IO: VIA 65c22 as SPI-Master
One of the fundamental design decisions when creating the Steckschwein was to use SPI as the main peripheral bus. This way, various different devices can be utilized using a single interface protocol. The main killer feature for using SPI was to be able to use an SD card as mass storage. This gives us mass storage with almost no extra hardware effort, only level conversion is needed between the system (5V) and the card (3.3V).
The most common io device for the 6502 processor is the 6522 VIA (Versatile Interface Adapter). In our case, we are using it among a few other things as as the SPI master. VIA port B is solely dedicated to be used with SPI devices.

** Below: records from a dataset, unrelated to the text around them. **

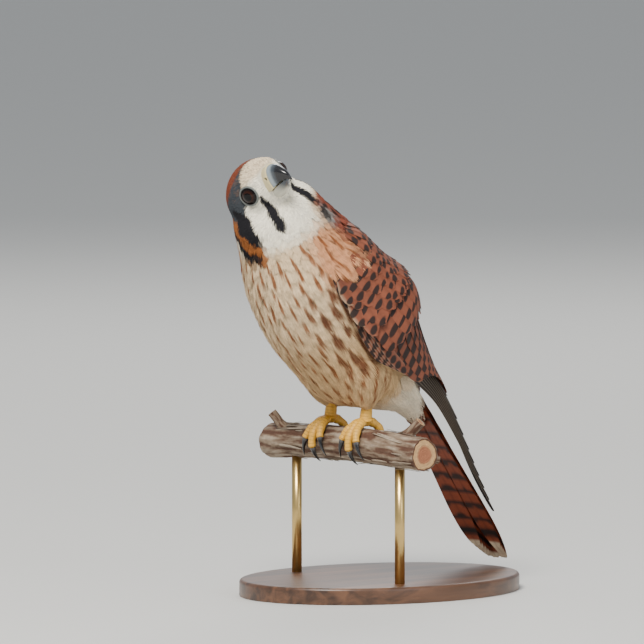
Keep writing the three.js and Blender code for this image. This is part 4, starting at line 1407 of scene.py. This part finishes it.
toes = {
    # turn from straight ahead, reach round the branch in degrees, thickness
    "inner": (-26, 78, 0.95),
    "middle": (2, 104, 1),
    "outer": (30, 82, 0.92),
    "hind": (180, 72, 1),
}
foot = {
    "spread": 13,
    "around": 28,
    "toe": 2.3,
    "gap": 0.3,
    "ankle": (3, 26),
    "sole": 3.2,
    "shank": (2.9, 2.3),
    "scute": 1.55,
    "ball": 3.5,
    "clawArc": 46,  # degrees past the toe's end
    "claw": (1.5, 0.16),
}
perch = {
    "radius": 8.5,
    "length": 112,
    "bend": 2.2,
    "around": 112,
    "lengthwise": 230,
    # cut side twigs: place along the branch, turn about it in degrees, lean, length, radius
    "stubs": ((34, 62, 0.7, 13, 2.6), (-41, 118, -0.5, 11, 2.2), (46, -20, 0.4, 9, 1.9)),
    "strips": 120,
}


def toeLine(side, turn, size, degrees, lift=0.0):
    ring = perch["radius"] + foot["toe"] * size + foot["gap"] + lift
    forward = -1 if turn > 90 else 1
    bent = np.radians(degrees)
    x = side * (foot["spread"] + math.sin(math.radians(turn)) * ring * bent * 0.75)
    return np.stack([x, -forward * ring * np.sin(bent), ring * np.cos(bent) - perch["radius"]], 1)


def scutes(length, turn):
    # overlapping scales on a tube's front: how far each point stands out, and how deep in a groove it is
    steps = length / foot["scute"]
    phase = steps - np.floor(steps)
    front = ease((np.cos(turn)[None] - 0.05) / 0.35)
    edge = ease(phase * 5) * ease((1 - phase) * 9)
    return front * (0.5 * edge[:, None] + 0.3 * (1 - phase)[:, None]), front * (1 - edge)[:, None]


def makeFoot(name, skinMaterial, clawMaterial):
    side, around = sides[name], foot["around"]
    turn = np.linspace(0, 2 * math.pi, around, endpoint=False)
    bm = bmesh.new()

    def add(line, radii, hint=(-1, 0, 0)):
        length = np.concatenate([[0], np.cumsum(np.linalg.norm(np.diff(line, axis=0), axis=1))])
        out, groove = scutes(length, turn)
        pads = 0.05 * np.cos(length * 3.1)[:, None] * np.cos(turn * 7)[None] * ease(-np.cos(turn))[None]
        rings = tubeRings(line, radii[:, None] * (1 + 0.07 * out + pads), around, hint)
        addRings(bm, rings, mix(plumage["leg"], plumage["legGroove"], 0.75 * groove[..., None]))

    x = side * foot["spread"]
    shank = np.linspace([x, 0, foot["sole"]], [x, *foot["ankle"]], 70)
    add(shank, mix(*foot["shank"], ease(np.linspace(0, 2, 70))))
    middle = np.array([x, 0, foot["gap"] + foot["toe"] + 0.3])
    ball = np.sin(np.linspace(0.15, math.pi - 0.15, 24))
    add(middle + np.linspace(-1, 1, 24)[:, None] * [0, 0, 2.2], ball * foot["ball"])
    for label, (away, reach, size) in toes.items():
        hint = (-1, 0, 0) if away > 90 else (1, 0, 0)
        t = np.linspace(0, 1, 110)
        knuckles = foot["toe"] * size * (1 - 0.25 * t) * (1 + 0.07 * np.cos(t * math.pi * 6))
        closing = np.sqrt(np.clip(1 - (np.clip(t - 0.94, 0, 1) / 0.062) ** 2, 0.05, 1))
        add(toeLine(side, away, size, mix(-4, reach, t)), knuckles * closing, hint)
        t = np.linspace(0, 1, 48)
        claw = toeLine(side, away, 0.75, mix(reach - 1, reach + foot["clawArc"], t), 0.25)
        radii = mix(*foot["claw"], t**0.9)[:, None] * (1 - 0.16 * ease(-np.cos(turn) * 2 - 0.6))[None]
        hook = bmesh.new()
        darker = mix(plumage["clawBase"], plumage["claw"], ease(t * 5)[:, None, None])
        addRings(hook, tubeRings(claw, radii, around, hint), darker)
        closedPiece(f"claw_{name}_{label}_horn", hook, "claw", clawMaterial, f"claw_{name}_{label}")
    closedPiece(f"foot_{name}_scales", bm, "leg_scales", skinMaterial, f"foot_{name}")


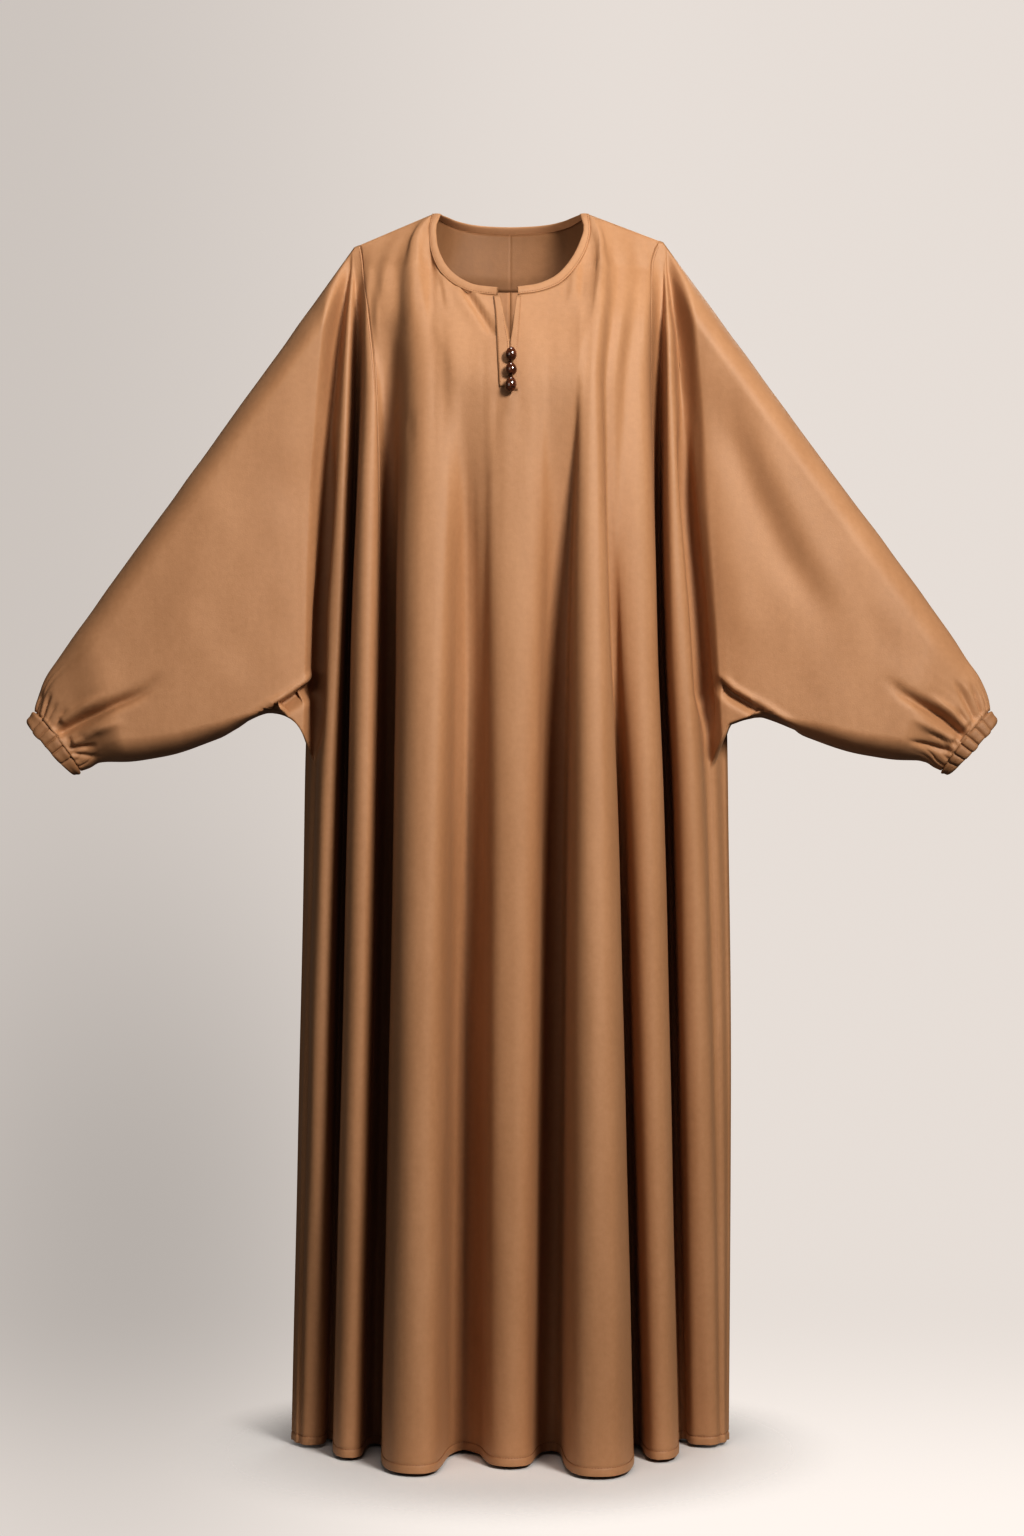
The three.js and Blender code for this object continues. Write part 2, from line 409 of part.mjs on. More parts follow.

The direction MISO (Master In, Slave Out) is covered by the internal shift register of the VIA. The VIA pins are used as follows:
VIA pin | SPI / SD card pin |
---|---|
PB0 | SPICLK |
PB1 | SS1 SD-card |
PB2 | SS2 PS/2 keyboard controller (ATmega8) |
PB3 | SS3 RTC (DS1306) |
PB4 | SS4 (unused) |
PB5 | sd card write protect |
PB6 | sd card detect |
PB7 | MOSI |
CB1 | SPICLK (connected to PB0) |
CB2 | MISO |
Basically, the process of reading data via SPI only consists of setting the appropriate slave select pin to low and then “wiggling” the PB0 pin as fast as possible, which is determined by how fast the CPU is able to write to the port. This also means that the shift register is used in “Shift In - External CB1 Clock Control (011)"-mode, which is the very mode affected by the infamous VIA-Bug. We did not do anything circuit wise to implement a workaround. We rather rely on the fact, that we create the SPI clock using the processor and hereby have the SPI clock locked to the system clock, so the signal slopes have a fixed delay. This should take care of the bug not to occur. Hopefully.